Layton, whose strategists had warned him he needed between 7,200 and 8,000 votes to defeat Chong, watched as his tally climbed to 10,000. History had repeated itself. The left-leaning underdog had ousted the favored incumbent.
Layton enters City Council at a period when the left is particularly ragged. Classic motherhood issues for reformers have turned out to be double-edged swords. The dogged campaign against illegal bachelorettes, for example, will, as a corollary, effectively reduce the number of moderate-income housing units. ("We should try and bring them up to our standards of acceptability as well as initiating a program to create more low and moderate-income housing," Layton says, as though such sentiments haven't been the goal of moderate and reform aldermen all along.) Another conflict emerged at the first Neighborhood Committee meeting of the term when Layton spoke about an application to demolish an historic house at St. George and Bloor. "We don't want it demolished, but there is housing in the new development that's being held up." Specifics aside, the question facing the left is one of definition.
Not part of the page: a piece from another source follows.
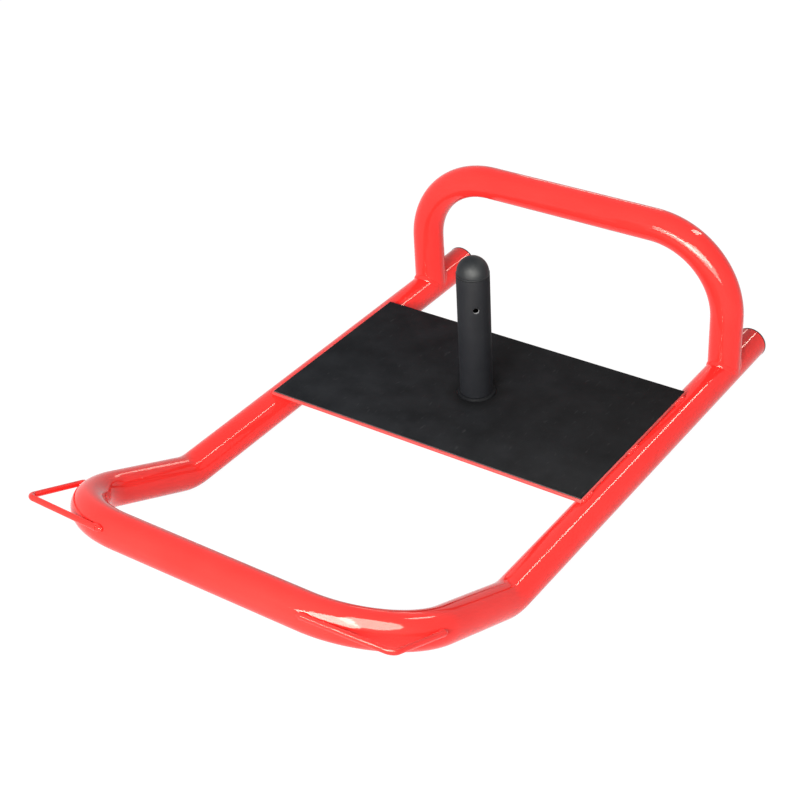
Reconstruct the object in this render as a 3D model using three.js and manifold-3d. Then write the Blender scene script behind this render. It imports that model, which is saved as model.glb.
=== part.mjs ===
// Drag sled in millimetres. +Z is up, -Y is the upturned nose, and the ground is z = 0.
// Left and right are those of the person who pushes it, so left is +X.

import * as THREE from 'three';
import { mergeVertices } from 'three/addons/utils/BufferGeometryUtils.js';
import Module from 'manifold-3d';

const wasm = await Module();
wasm.setup();

// Driving dimensions: one size of steel tube bends into the frame and into the push handle
const tube_diameter = 48;
const tube_wall = 2;
const runner_spacing = 517.5;
const runner_length = 690.5;
const nose_bend_radius = 81.5;
const nose_angle = THREE.MathUtils.degToRad(23.7);
const nose_length = 267.5;
const nose_corner_radius = 116.5;
const handle_setback = 90;
const handle_rise = 210.5;
const handle_corner_radius = 121;

// Driving dimensions: the deck plate across the runners and the rubber mat glued on it
const deck_length = 298;
const deck_thickness = 4;
const deck_side_inset = 2.75;
const deck_handle_clearance = 92.5;
const mat_thickness = 1.5;
const mat_margin = 2;
const glue_thickness = 0.2;

// Driving dimensions: the weight peg that stands in the middle of the deck
const peg_diameter = 47;
const peg_wall = 3;
const peg_height = 192;
const foot_ring_width = 4;
const foot_ring_height = 5;
const foot_ring_land = 2;
const pin_hole_diameter = 8;
const pin_hole_drop = 45;
const pin_hole_turn = THREE.MathUtils.degToRad(-49.5);
const cap_rim_height = 3.4;
const cap_dome_height = 23.6;
const cap_stem_length = 22;
const cap_wall = 3;

// Driving dimensions: the bolt from below that holds the peg down
const bolt_diameter = 12;
const bolt_head_across_flats = 18;
const bolt_head_height = 7.5;
const bolt_head_sides = 6;
const bolt_hole_clearance = 0.75;
const threaded_plug_height = 15;
const washer_diameter = 32;
const washer_thickness = 2.5;

// Driving dimensions: plastic plugs in the runners' rear ends
const plug_flange_thickness = 2;
const plug_flange_chamfer = 0.4;
const plug_stem_length = 24;
const plug_wall = 2.5;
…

As Layton admits, there will likely be some instances "where there is no hope otherwise, when we should simply raise issues in order to clarify them for the next election." Thus the left would be adopting the role of an official opposition, dramatizing the position of the right rather than compromising itself by patching together coalitions to win votes. It is in this context that Layton's rigorous academic background, the oft-expressed potential for him to emerge as analyst and policy advisor, is most often mentioned. Whether Layton can turn his background in political theory into practice is still in question. As he says, for a moment echoing the doubters: "Many academics can fudge their way past students, but not surrounded by colleagues in the political arena."